Are you able to quote each entry exactly as written?

■ **Information supplied**:
+ + + +

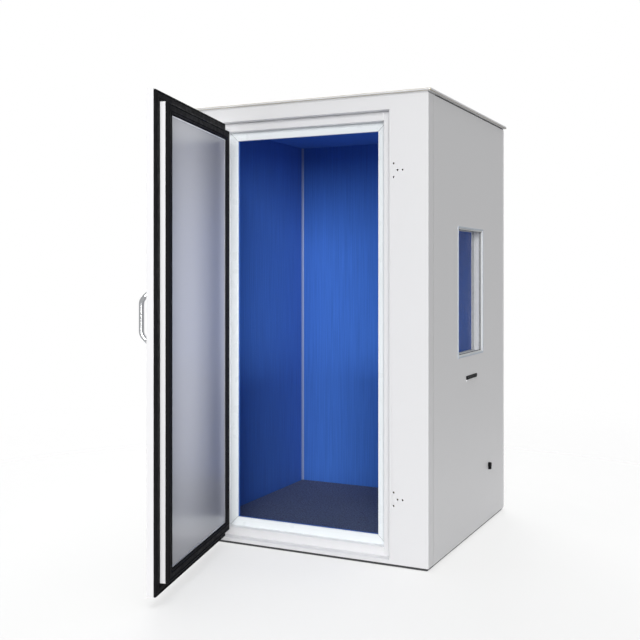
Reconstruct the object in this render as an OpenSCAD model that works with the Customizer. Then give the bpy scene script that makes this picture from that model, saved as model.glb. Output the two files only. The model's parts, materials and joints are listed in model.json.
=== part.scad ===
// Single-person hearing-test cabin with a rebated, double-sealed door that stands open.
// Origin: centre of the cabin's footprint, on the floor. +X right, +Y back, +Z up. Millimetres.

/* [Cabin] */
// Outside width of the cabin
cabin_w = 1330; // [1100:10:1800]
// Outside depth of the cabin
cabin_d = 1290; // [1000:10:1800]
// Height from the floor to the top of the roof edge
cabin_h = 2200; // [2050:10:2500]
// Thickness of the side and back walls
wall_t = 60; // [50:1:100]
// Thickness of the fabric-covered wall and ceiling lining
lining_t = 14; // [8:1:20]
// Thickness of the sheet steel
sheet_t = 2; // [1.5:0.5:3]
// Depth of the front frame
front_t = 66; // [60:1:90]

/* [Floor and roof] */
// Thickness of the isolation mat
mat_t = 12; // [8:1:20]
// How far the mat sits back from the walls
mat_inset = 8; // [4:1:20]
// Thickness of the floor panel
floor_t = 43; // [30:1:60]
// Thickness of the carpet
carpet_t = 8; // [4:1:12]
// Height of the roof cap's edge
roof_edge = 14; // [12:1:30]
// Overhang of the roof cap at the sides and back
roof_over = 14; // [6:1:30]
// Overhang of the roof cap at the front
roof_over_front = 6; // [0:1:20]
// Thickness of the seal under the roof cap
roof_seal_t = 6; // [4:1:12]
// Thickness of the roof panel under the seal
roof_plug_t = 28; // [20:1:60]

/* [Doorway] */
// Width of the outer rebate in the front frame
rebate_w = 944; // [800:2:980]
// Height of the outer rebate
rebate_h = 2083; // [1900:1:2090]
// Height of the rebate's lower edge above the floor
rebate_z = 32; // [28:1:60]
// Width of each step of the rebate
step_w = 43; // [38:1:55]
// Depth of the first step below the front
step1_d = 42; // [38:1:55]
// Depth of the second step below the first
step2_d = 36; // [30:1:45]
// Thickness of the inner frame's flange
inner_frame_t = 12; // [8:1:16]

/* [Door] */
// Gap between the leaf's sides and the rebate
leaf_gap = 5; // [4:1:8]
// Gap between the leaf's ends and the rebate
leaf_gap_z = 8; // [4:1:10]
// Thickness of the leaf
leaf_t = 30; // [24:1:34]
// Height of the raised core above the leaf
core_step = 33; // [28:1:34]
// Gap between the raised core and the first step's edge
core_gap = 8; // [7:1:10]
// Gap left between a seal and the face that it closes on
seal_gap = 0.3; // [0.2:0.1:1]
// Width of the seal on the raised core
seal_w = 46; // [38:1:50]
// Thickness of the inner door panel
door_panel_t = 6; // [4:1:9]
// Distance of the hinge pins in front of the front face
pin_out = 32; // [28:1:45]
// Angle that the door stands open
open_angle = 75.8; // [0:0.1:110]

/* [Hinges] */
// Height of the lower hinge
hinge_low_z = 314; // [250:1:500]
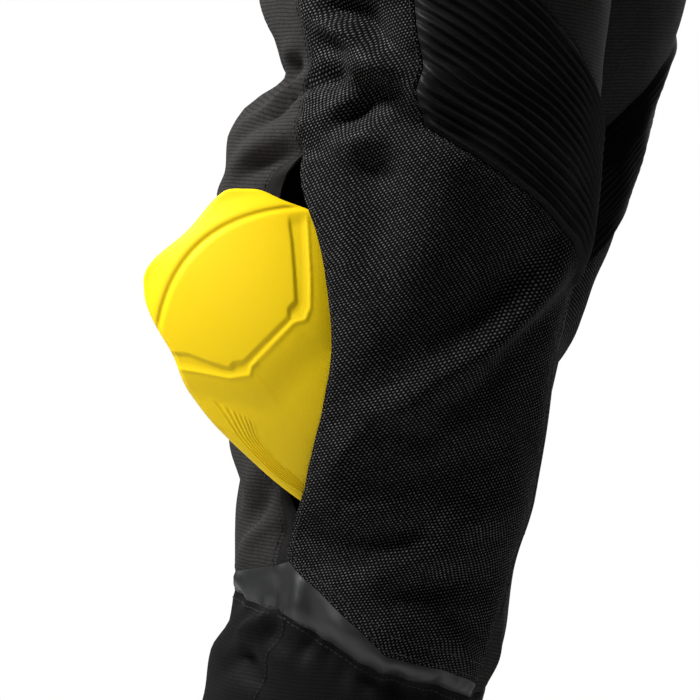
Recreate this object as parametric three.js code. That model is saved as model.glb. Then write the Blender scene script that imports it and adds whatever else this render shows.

+ + + +

■ **Output of the exercise**:
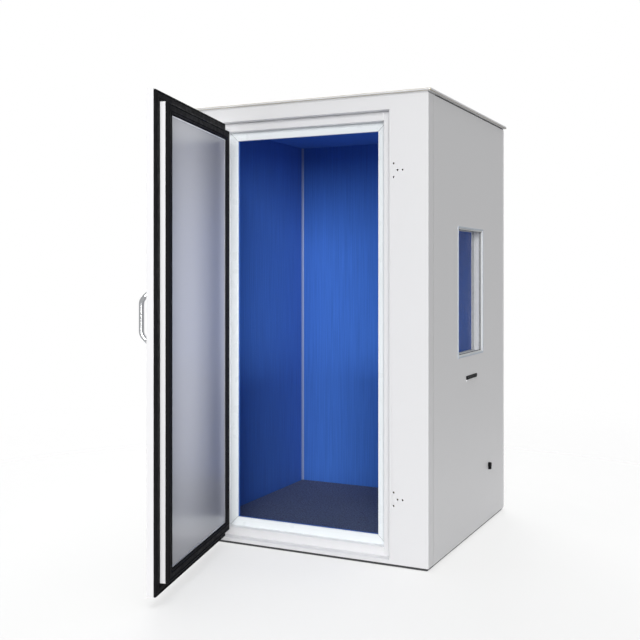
Reconstruct the object in this render as an OpenSCAD model that works with the Customizer. Then give the bpy scene script that makes this picture from that model, saved as model.glb. Output the two files only. The model's parts, materials and joints are listed in model.json.
=== part.scad ===
// Single-person hearing-test cabin with a rebated, double-sealed door that stands open.
// Origin: centre of the cabin's footprint, on the floor. +X right, +Y back, +Z up. Millimetres.

/* [Cabin] */
// Outside width of the cabin
cabin_w = 1330; // [1100:10:1800]
// Outside depth of the cabin
cabin_d = 1290; // [1000:10:1800]
// Height from the floor to the top of the roof edge
cabin_h = 2200; // [2050:10:2500]
// Thickness of the side and back walls
wall_t = 60; // [50:1:100]
// Thickness of the fabric-covered wall and ceiling lining
lining_t = 14; // [8:1:20]
// Thickness of the sheet steel
sheet_t = 2; // [1.5:0.5:3]
// Depth of the front frame
front_t = 66; // [60:1:90]

/* [Floor and roof] */
// Thickness of the isolation mat
mat_t = 12; // [8:1:20]
// How far the mat sits back from the walls
mat_inset = 8; // [4:1:20]
// Thickness of the floor panel
floor_t = 43; // [30:1:60]
// Thickness of the carpet
carpet_t = 8; // [4:1:12]
// Height of the roof cap's edge
roof_edge = 14; // [12:1:30]
// Overhang of the roof cap at the sides and back
roof_over = 14; // [6:1:30]
// Overhang of the roof cap at the front
roof_over_front = 6; // [0:1:20]
// Thickness of the seal under the roof cap
roof_seal_t = 6; // [4:1:12]
// Thickness of the roof panel under the seal
roof_plug_t = 28; // [20:1:60]

/* [Doorway] */
// Width of the outer rebate in the front frame
rebate_w = 944; // [800:2:980]
// Height of the outer rebate
rebate_h = 2083; // [1900:1:2090]
// Height of the rebate's lower edge above the floor
rebate_z = 32; // [28:1:60]
// Width of each step of the rebate
step_w = 43; // [38:1:55]
// Depth of the first step below the front
step1_d = 42; // [38:1:55]
// Depth of the second step below the first
step2_d = 36; // [30:1:45]
// Thickness of the inner frame's flange
inner_frame_t = 12; // [8:1:16]

/* [Door] */
// Gap between the leaf's sides and the rebate
leaf_gap = 5; // [4:1:8]
// Gap between the leaf's ends and the rebate
leaf_gap_z = 8; // [4:1:10]
// Thickness of the leaf
leaf_t = 30; // [24:1:34]
// Height of the raised core above the leaf
core_step = 33; // [28:1:34]
// Gap between the raised core and the first step's edge
core_gap = 8; // [7:1:10]
// Gap left between a seal and the face that it closes on
seal_gap = 0.3; // [0.2:0.1:1]
// Width of the seal on the raised core
seal_w = 46; // [38:1:50]
// Thickness of the inner door panel
door_panel_t = 6; // [4:1:9]
// Distance of the hinge pins in front of the front face
pin_out = 32; // [28:1:45]
// Angle that the door stands open
open_angle = 75.8; // [0:0.1:110]

/* [Hinges] */
// Height of the lower hinge
hinge_low_z = 314; // [250:1:500]
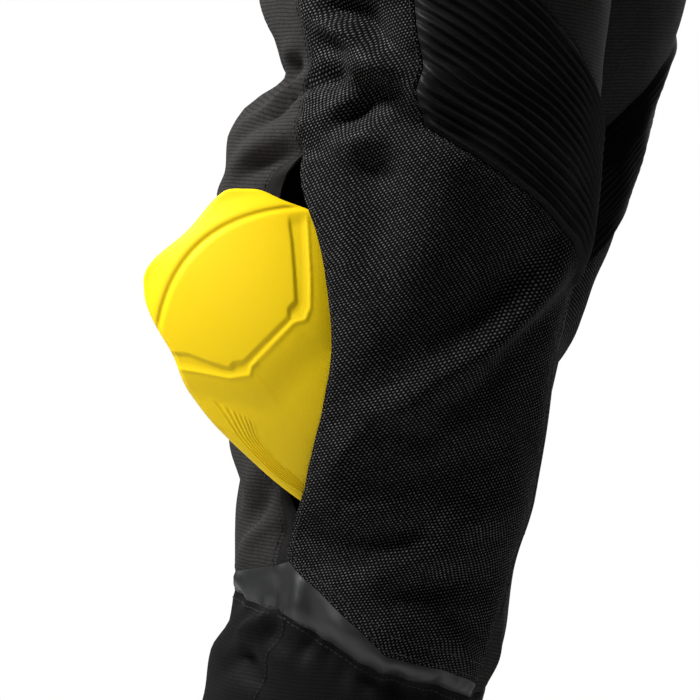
Recreate this object as parametric three.js code. That model is saved as model.glb. Then write the Blender scene script that imports it and adds whatever else this render shows.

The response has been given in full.